Django Reinhardt: 'The Classic Early Recordings'
MURRAY HORWITZ, American Film Institute: Well, at the moment that record was being made, the Nazis were ascendant in Germany. The spectre of war loomed over Europe and somehow they found that rhythm. A.B. Spellman, tell us about that music.
A.B. SPELLMAN, National Endowment for the Arts: This is guitarist Django Reinhardt. Entirely self-taught, he was burned in a fire at the age of eighteen in his caravan, and he lost the use of two of the fingers on his left hand, and yet worked his way through that disability, and found harmonies that no one had ever played before. And these harmonies became very influential in the development of the guitar.

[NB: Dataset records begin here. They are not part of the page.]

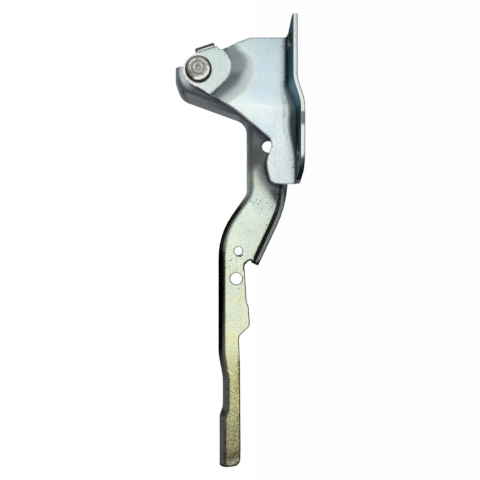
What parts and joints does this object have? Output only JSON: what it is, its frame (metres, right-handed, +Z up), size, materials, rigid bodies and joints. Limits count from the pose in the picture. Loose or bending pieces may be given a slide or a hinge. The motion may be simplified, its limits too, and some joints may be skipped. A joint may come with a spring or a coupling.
{
  "type": "hood hinge",
  "caption": "Stamped zinc-plated hood hinge: flanged body bracket and long gooseneck arm on a shouldered rivet, with stop tab, bolt holes and slots.",
  "frame": {"origin": "on the outer face of the bracket's flange, which bolts to the body side, straight below the pivot axis and level with the bolt holes' centre line", "axes": "+X rearwards in the car, +Z up, +Y away from the side that the rivet head is on; the pivot axis runs along Y through X = 0, Z = 0.0746"},
  "size_m": [0.3512, 0.0692, 0.1011],
  "materials": {
    "bracket_zinc": "clear zinc plating, satin, slightly mottled",
    "arm_zinc": "zinc plating with pale yellow patches, satin",
    "rivet_steel": "turned steel, fine rings",
    "dark_ring": "black phosphate, dull",
    "bush_bronze": "sintered bronze, dull",
    "washer_zinc": "zinc plating, satin"
  },
  "bodies": {
    "bracket": {"body_bracket": "bracket_zinc", "pivot_rivet": "rivet_steel", "head_washer": "dark_ring", "rear_washer": "washer_zinc"},
    "arm": {"hood_arm": "arm_zinc", "pivot_bush": "bush_bronze"}
  },
  "joints": [
    {"name": "hood_swing", "type": "hinge", "parent": "bracket", "child": "arm", "pos_m": [0, 0.019, 0.07462], "axis": [0, 1, 0], "range_deg": [0, 62]}
  ]
}
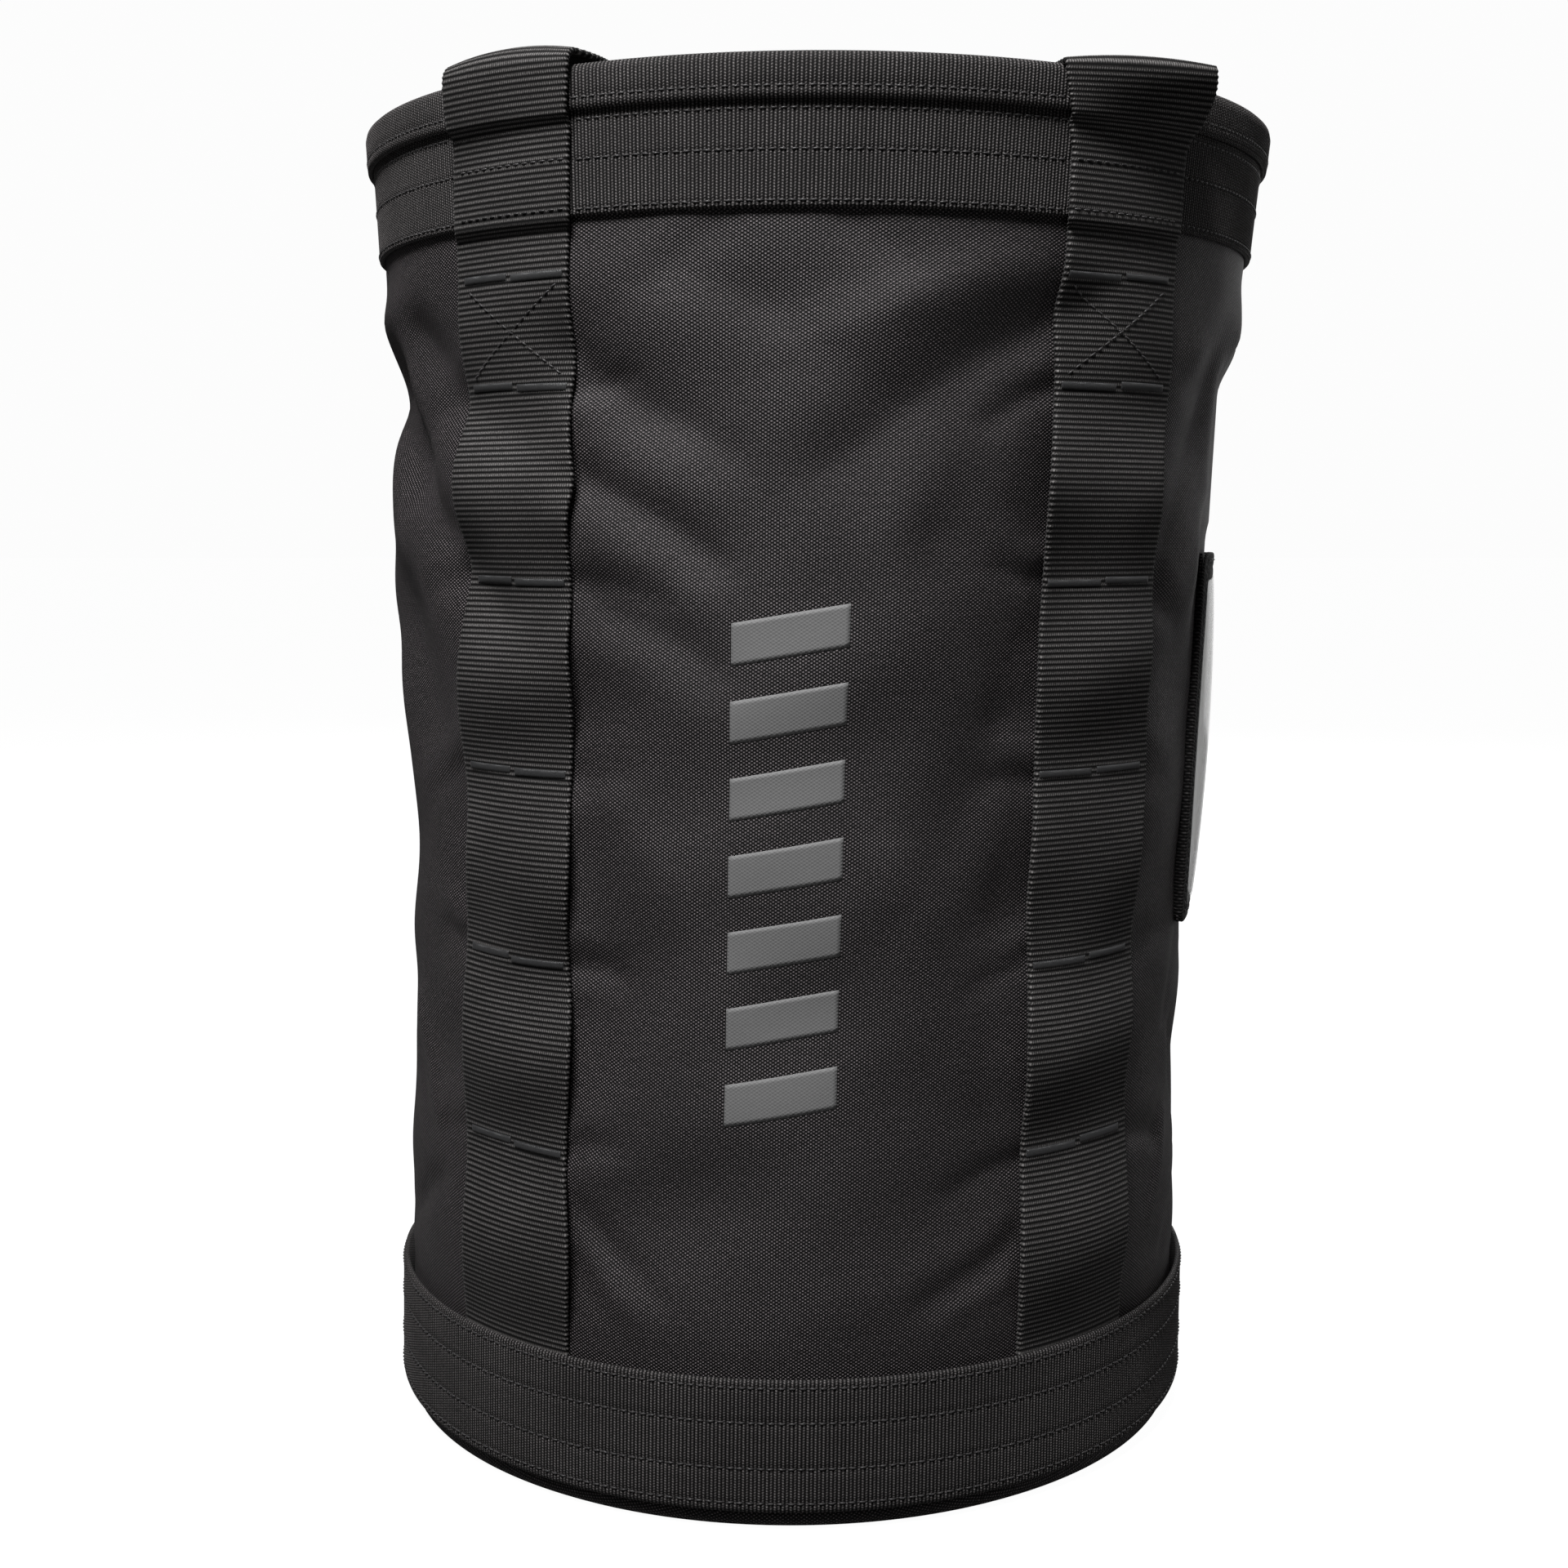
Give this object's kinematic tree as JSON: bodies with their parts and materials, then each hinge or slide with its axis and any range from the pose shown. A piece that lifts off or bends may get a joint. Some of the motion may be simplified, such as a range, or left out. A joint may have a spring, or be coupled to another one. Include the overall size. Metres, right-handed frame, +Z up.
{
  "type": "rope storage bag",
  "caption": "Round black bucket bag for a climbing or rigging rope, with webbing bands at rim and base, daisy-chain straps, two top handles and a clear ID pocket.",
  "frame": {"origin": "centre of the underside of the floor panel, on the surface the bag stands on", "axes": "+Z up along the bag's axis, -Y the front with the printed mark, +X the side with the ID pocket"},
  "size_m": [0.3332, 0.3332, 0.4898],
  "materials": {
    "coated_fabric": "heavy black polyester weave with a coated inside",
    "webbing": "black ribbed polyester webbing, slight sheen",
    "binding_tape": "black ribbed binding tape",
    "thread": "bonded black sewing thread, satin",
    "stiffener_plastic": "flexible black sheet plastic",
    "foam_pad": "black closed-cell foam",
    "clear_vinyl": "clear flexible vinyl",
    "card": "plain pale card",
    "print_ink": "grey screen-printed ink"
  },
  "bodies": {
    "bag": {"body_panel": "coated_fabric", "back_seam_tape": "binding_tape", "base_panel": "coated_fabric", "base_pad": "foam_pad", "base_seam_binding": "binding_tape", "base_band": "webbing", "base_band_stitching": "thread", "rim_band": "webbing", "rim_binding": "binding_tape", "rim_hoop": "stiffener_plastic", "rim_stitching": "thread", "front_left_strap": "webbing", "front_right_strap": "webbing", "back_left_strap": "webbing", "back_right_strap": "webbing", "front_left_bar_tacks": "thread", "front_right_bar_tacks": "thread", "back_left_bar_tacks": "thread", "back_right_bar_tacks": "thread", "front_left_stitching": "thread", "front_right_stitching": "thread", "back_left_stitching": "thread", "back_right_stitching": "thread", "id_pocket_backing": "coated_fabric", "id_pocket_border": "binding_tape", "id_pocket_stitching": "thread", "id_window": "clear_vinyl", "base_tie_loop": "webbing", "rim_tie_loop": "webbing", "tie_loop_tacks": "thread", "front_print": "print_ink"},
    "left_handle": {"left_handle": "webbing"},
    "right_handle": {"right_handle": "webbing"},
    "id_card": {"id_card": "card"}
  },
  "joints": [
    {"name": "left_handle_swing", "type": "hinge", "parent": "bag", "child": "left_handle", "pos_m": [-0.0985, 0, 0.471], "axis": [0, 1, 0], "range_deg": [-20, 75]},
    {"name": "right_handle_swing", "type": "hinge", "parent": "bag", "child": "right_handle", "pos_m": [0.0985, 0, 0.471], "axis": [0, -1, 0], "range_deg": [-20, 75]},
    {"name": "id_card_slide", "type": "slide", "parent": "bag", "child": "id_card", "axis": [0.0523, 0, 0.9986], "range_m": [0, 0.07]}
  ]
}
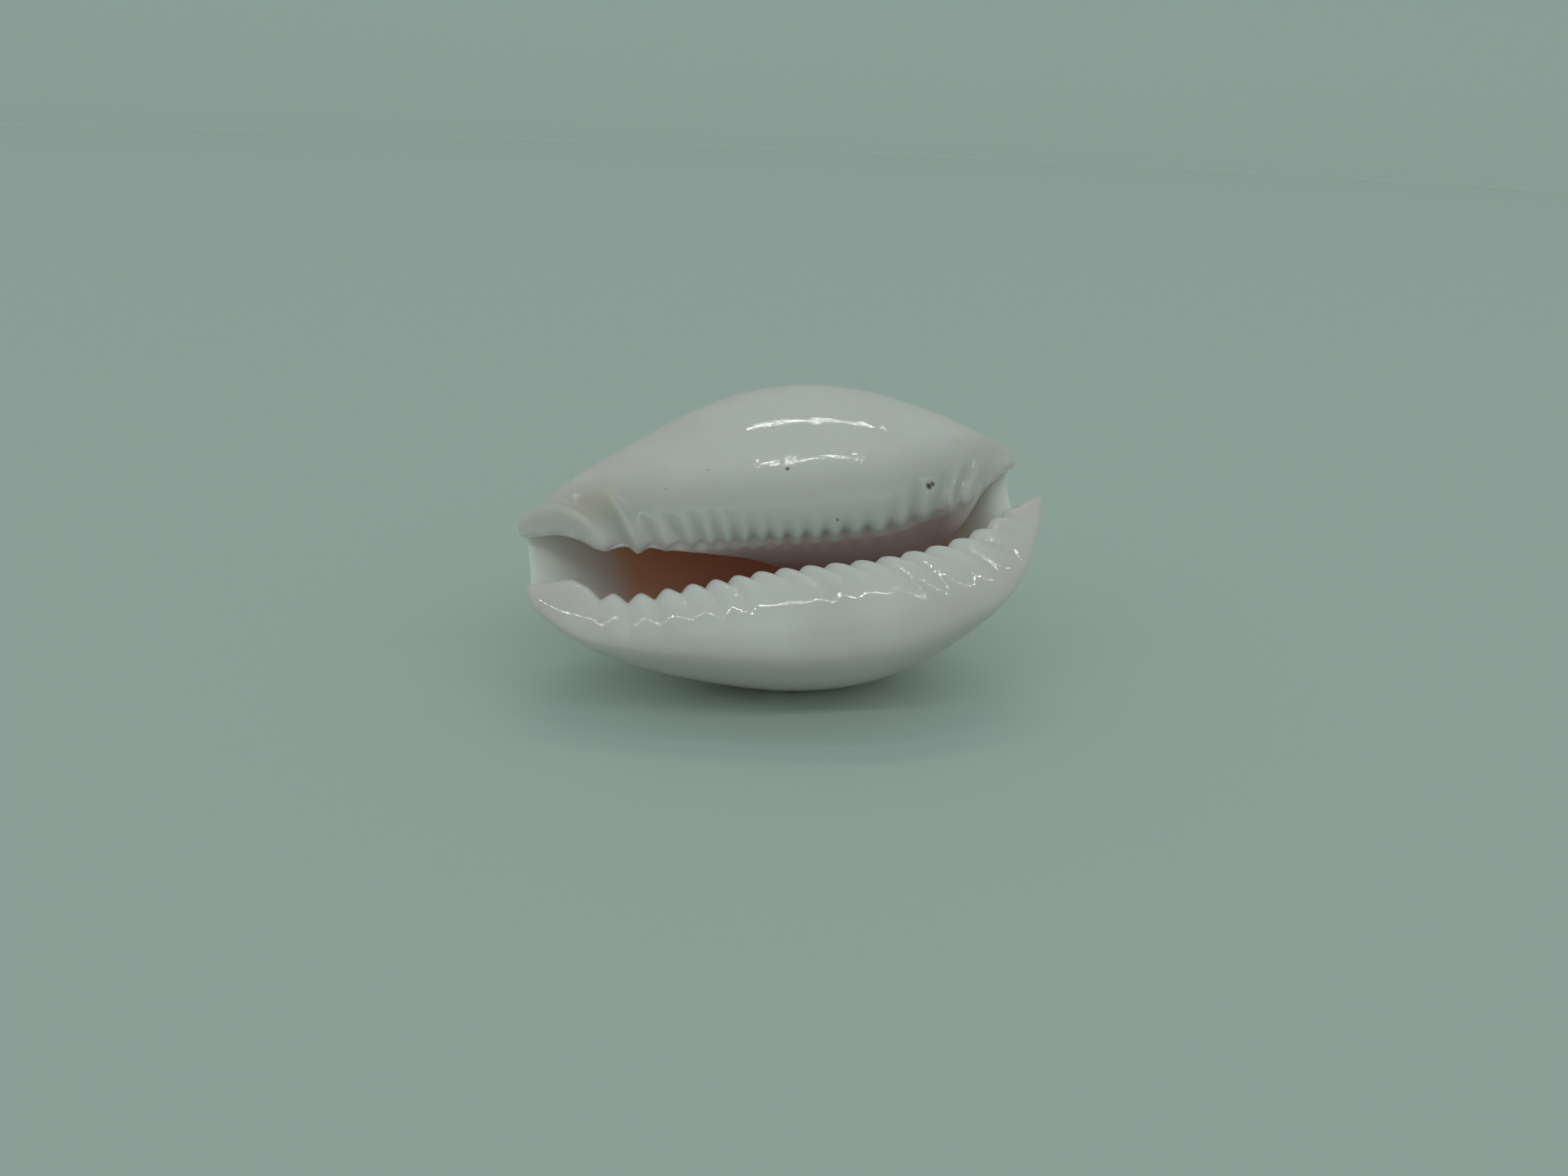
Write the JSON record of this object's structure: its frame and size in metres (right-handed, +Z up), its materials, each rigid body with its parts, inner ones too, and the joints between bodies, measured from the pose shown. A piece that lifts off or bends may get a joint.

HORWITZ: Tell me about that instrumentation. It's an extraordinary group.
SPELLMAN: It is. You have three guitars. One of which belonged to Django's brother. You have Stephane Grappelli on violin. He brought a hard swing, Grappelli. He was sort of the counter of Reinhardt, who was mercurial, unpredictable, untrained, and unlettered. And you have a bass. There are no drums, and there is no piano.
HORWITZ: And no horn.
SPELLMAN: And no horn.
HORWITZ: What about his invention? What about his solos? How is he as an improviser?
SPELLMAN: Well, he was a great improviser. Typical of the swing era, you have a lot of theme and embellishment playing. But there are little passages that are almost thrown away. You listen to them, and go, "Wow, what was that?" And, their music is just full of these little gems, just flying by.
HORWITZ:...these gorgeous snatches of melodies that he played.
HORWITZ: There's something so soulful about Django Reinhardt's playing. He's a very soulful improviser.
SPELLMAN: Yes he is, because he brings so much of his gypsy heritage into jazz. So that we are bending the notes — it's quite consistent gypsy flamenco guitaring. Django has a way of playing that can sometimes be almost painful to listen to, because the emotions are so raw. This is an unusual quality to have in a musician who played as many little clusters of notes as Django did, because it kind of reaches out and it grabs you into these elaborate sort of phrases that he always throws around.
HORWITZ: Music for your NPR Basic Jazz Record Library. We're recommending Django Reinhardt's The Classic Early Recordings. It's a well-priced, five-CD set on the JSP label. For information on this and other selections in the Basic Jazz Record Library, visit our Web site. For NPR Jazz, I'm Murray Horwitz.
SPELLMAN: And I'm A.B. Spellman.
Copyright 2022 NPR. To see more, visit https://www.npr.org.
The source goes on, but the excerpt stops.